In Minute 32 muss Hertha sich schon ein wenig zu sehr in Sicherheit gewiegt haben, denn da gab es eine Situation, in der mehrfach die Antizipation fehlte: der Ball kam zu Hermann, und während eine ganze Reihe von Spielern sich noch zu orientieren versuchen, läuft Reus schon los, gibt Hermann so die Möglichkeit, Lauf und Pass genau zu justieren, während Maik Franz sich immer noch auf den Ball orientiert, und Reus nicht ernst genug nimmt.

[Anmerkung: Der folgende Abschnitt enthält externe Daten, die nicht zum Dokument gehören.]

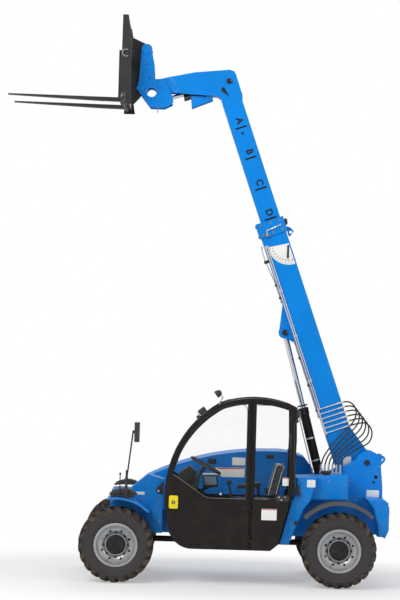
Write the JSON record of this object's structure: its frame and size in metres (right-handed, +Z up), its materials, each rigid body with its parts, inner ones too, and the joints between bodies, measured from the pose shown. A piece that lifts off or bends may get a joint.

So entsteht fast eine Kopie des Ramos-Treffers, mit dem Unterschied, dass dieser viel schwerer zu verteidigen war, weil er auf einer Balleroberung beruhte, während Gladbach beim Ausgleich eine klassische Spieleröffnung genügte, um die Hertha-Defensive zu überwinden. Es war die Szene, die das ganze Spiel kippen ließ, denn danach fand das Team von Coach Babbel nie mehr jene Initiative, die es die erste halbe Stunde gezeigt hatte.

Franz rächte sich an Reus mit einem üblen Foul, sah dafür nicht einmal gelb, in der zweiten Halbzeit legte der blonde Borussen-Genius noch den Siegestreffer nach, nachdem Mijatovic einen Kopfball vermasselte, der die ganze Defensive ins Chaos stürzte - das war dann "ein Fehler zu viel", wie Niemeyer das später in einem Interview formulierte.

Hertha spielte die letzte halbe Stunde gegen einen Rückstand an, den Borussia dann mit einer souverän hohen Linie und beständigem Pressing gegen die zunehmend verlegener werdenden Mijatovic und Franz verwaltete. Coach Babbel tat der Sache auch keinen Dienst, indem er Lasogga aus dem Spiel nahm und den wirkungslosen Torun brachte. In der 83. Minute opferte er sogar Ottl, der wie immer gar nicht schlecht gespielt hatte, aber nichts zusetzen konnte oder wollte, als es darauf ankam.

Für meine Begriffe war das eines dieser typischen Fußballergebnisse, die keineswegs zwingend zustandekommen, aber doch etwas Bedeutsames zeigen. Die Borussia war nicht eigentlich besser, aber auf längere Sicht des Spiels das integriertere Team, während Hertha zunehmend Schwierigkeiten hatte, den Ball nach vorne zu bringen.

Ich hätte so gewechselt: Ebert für Rukavytsya (wie Babbel auch) um die volle Stunde, um die 70. entweder Ben-Hatira oder aber Lustenberger für Ottl. Lasogga hätte ich weiterspielen lassen, solange er irgendwie Luft hatte, denn er ist derjenige, der manchmal aus Situationen etwas herausholt, in denen gar nichts drinnen zu sein scheint. Wie auch Marco Reus, der gestern eine Gelegenheit sah, die noch gar nicht bestand - und sie so hervorzauberte. Hertha unterlag also einem Magier, und das ist vielleicht gar nicht so schlecht, denn mit 19 Punkten wären wohl die Illusionen zurückgekehrt. Dass es aber nicht einmal zu einem Remis reichte, tat dann doch ein bisschen weh.